Last Saturday I attended the SCBWI Midsouth conference for the third time. For the uninitiated, SCBWI is for writers, illustrators, and enthusiasts of children’s literature (which includes young adult). I always walk away from this conference feeling really encouraged, inspired, and ready to improve my craft. I always meet wonderful people who feel like my people. I could go on about what I learned, but there’s something else in regards to this conference that has got me to thinking: How did I get here?
I believe whole-hardheartedly that things work out the way they do for a reason. I also believe that God is the one who orchestrates all these events in my life and weaves them together just so. But regardless of your beliefs, you have to admit how things come together can be pretty awesome.
I often tout that I had a worthless major in college. And I stand by that. But two things happened in the course of this “worthless major” that I believe led me to SCWBI conferences:
- I took a fiction writing class my last semester, because I needed another elective.
- I couldn’t get hired straight out of school, so eventually I ended up in a string of temp positions.
The fiction writing class is what got me back into writing. I clung to writing during that time of unemployment when I felt so useless. As for the temp position, that is where I met the woman who first told me about SCBWI.

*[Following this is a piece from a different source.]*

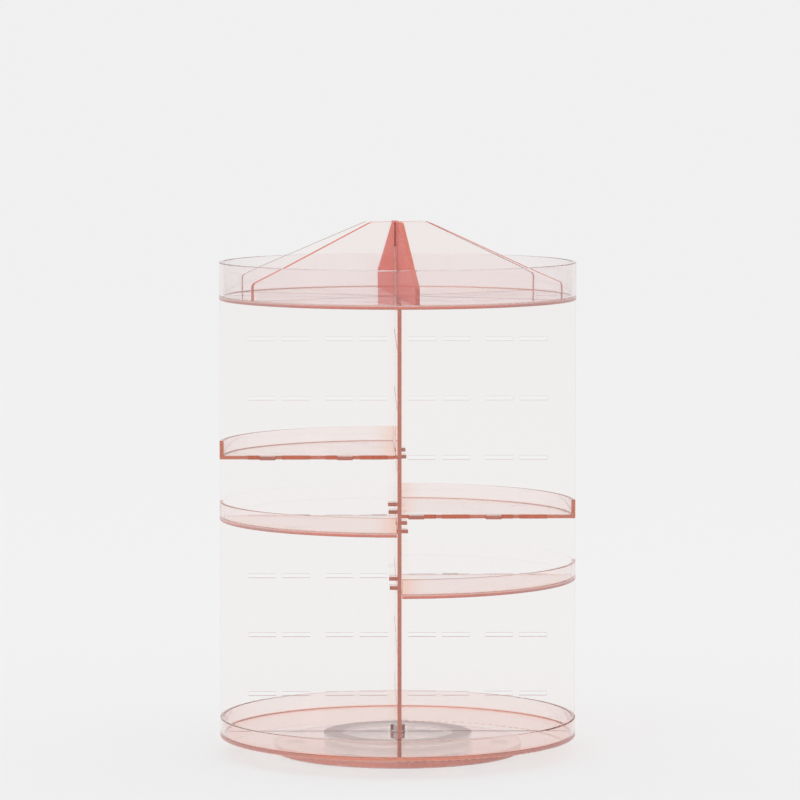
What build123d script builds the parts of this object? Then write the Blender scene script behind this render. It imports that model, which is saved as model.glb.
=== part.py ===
from build123d import *
from math import cos, radians, sin, tan
import os

# Rotating cosmetics carousel of clear acrylic, in millimetres.
#
# Two round trays and two crossed panels between them turn on a ball-bearing base. Four quarter-round
# trays plug into slots in the panels, each at its own height, and three crossed plates divide the top
# tray. +Z is up, the origin is the middle of the base on the table, and -Y is the front.

os.makedirs("parts", exist_ok=True)

# ---- driving dimensions: trays ------------------------------------------------------------------
tray_r = 115.0            # outer radius of every tray
rim_t = 2.6               # thickness of a rim
floor_t = 2.4             # thickness of a tray's floor
low_rim_h = 13.0          # bottom tray, underside to rim top
top_rim_h = 24.4          # top tray, underside to rim top
shelf_h = 12.2            # quarter tray, underside to rim top
rim_round = 0.7           # rounding along a rim's top and a tray's lower edge
inner_fillet = 0.5        # fillet between floor and rim

# ---- driving dimensions: panels -----------------------------------------------------------------
panel_t = 2.5             # thickness of an upright panel
panel_h = 280.4           # clear height between the two round trays
panel_inset = 0.3         # a panel's outer edge inside the trays' outer radius
panel_corner_r = 2.0      # rounding of a panel's outer corners
lap_gap = 0.1             # clearance of each face where two plates slot into each other
foot_gap = 0.4            # panel foot to the fillet at the bottom tray's rim, and panel to the rim's top
tenon_inset = 17.0        # trays' outer radius to the middle of a panel's tenon
tenon_w = 16.0            # width of a tenon
tenon_gap = 0.1           # clearance of a tenon in its mortise

# ---- driving dimensions: rows of slots, and the quarter trays' tabs -----------------------------
row_count = 7             # rows of slots in the panels
first_row_h = 23.2        # panel's foot to the underside of a shelf on the lowest row
last_row_drop = 26.8      # panel's top to the underside of a shelf on the highest row
tab_w = 10.0              # width of a shelf's tab, along the panel
tab_out = 4.4             # how far a tab stands out beyond the panel
near_tab_r = 12.0         # middle of the carousel to the middle of the first tab on a shelf's near side
tab_offset = 22.0         # the far side's tabs sit this much further out than the near side's
tab_spacing = 50.0        # between the two tabs of one side
shelf_gap = 0.4           # shelf's straight side to the panel's face
slot_gap = 0.3            # slot to tab, sideways
slot_play = 0.25          # slot to tab, above it

# ---- driving dimensions: divider plates in the top tray -----------------------------------------
fin_t = 2.8               # thickness of a divider plate
fin_gap = 0.4             # plate's outer edge to the top tray's rim
fin_h = 47.6              # height in the middle
fin_end_h = 11.0          # height at the outer edge
fin_top_half = 22.0       # half of the level stretch on top
fin_top_round = 10.0      # rounding where the level stretch meets the slope
fin_end_round = 3.0       # rounding at the outer end of the slope
fin_count = 3             # crossed plates
fin_turn = 5.7            # degrees that the set is turned from the panels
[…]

At my first SCBWI conference, I really had no idea what to expect. I went in there thinking I knew one person, but reconnected with another girl who lived in my town that I had known from church. We ended up in the same critique group at the end of the day, and we kept in touch. That day I also met another girl who lived in our town. We stayed somewhat connected, though we did not hear as much from her as she became a new mom. Then several months ago, she reached out to me and the first girl, and we have been meeting and critiquing each other pretty consistently ever since. It was so great to sit with both of them at the conference this year.
I also learned about publishing from my first SCBWI conference. I was mostly blind to the whole process, but I learned about agents and queries and editors and the whole nine yards.
Before my fiction writing class, I had also been very afraid of sharing my fiction writing. That class was an epiphany – exactly what I needed – the kick in the butt to share. So I was able to share myself, my writing, at these conferences, with these girls I have come to know (and some others as well).
Before the conference this year, I paid for a fifty-page critique of my novel, and it was not an easy thing to do, but it was the right decision. A decision I would have never made, a place I never would have been ready for, had it not been for SCBWI. I got some much-needed constructive criticism. After that critique I improved the first few pages of my story to bring to the conference, and got even more feedback. So I’ll be revising again, on those first few pages and on the rest of the manuscript.
My goal is to have another full revision by the end of this year, ready for some beta readers. This is with the goal of being ready to query sometime early next year. I have made goals like this before that I have not met, but I KNOW I really am much closer this time. Between the paid critique service and my critique partners and what I hear in these conference sessions I know I am headed in the right direction. I am completely convinced I can make my dream to become a published author come true.
And I wonder if I would even be here right now had it not been for that “worthless major.”
So no, I did not get published at 25, I probably won’t have a physical book of mine out by 30 (but hopefully, maybe, I will have a book sold by then?!), but that is OK. I believe publication will come at the right time.
Right now, my own story is being written.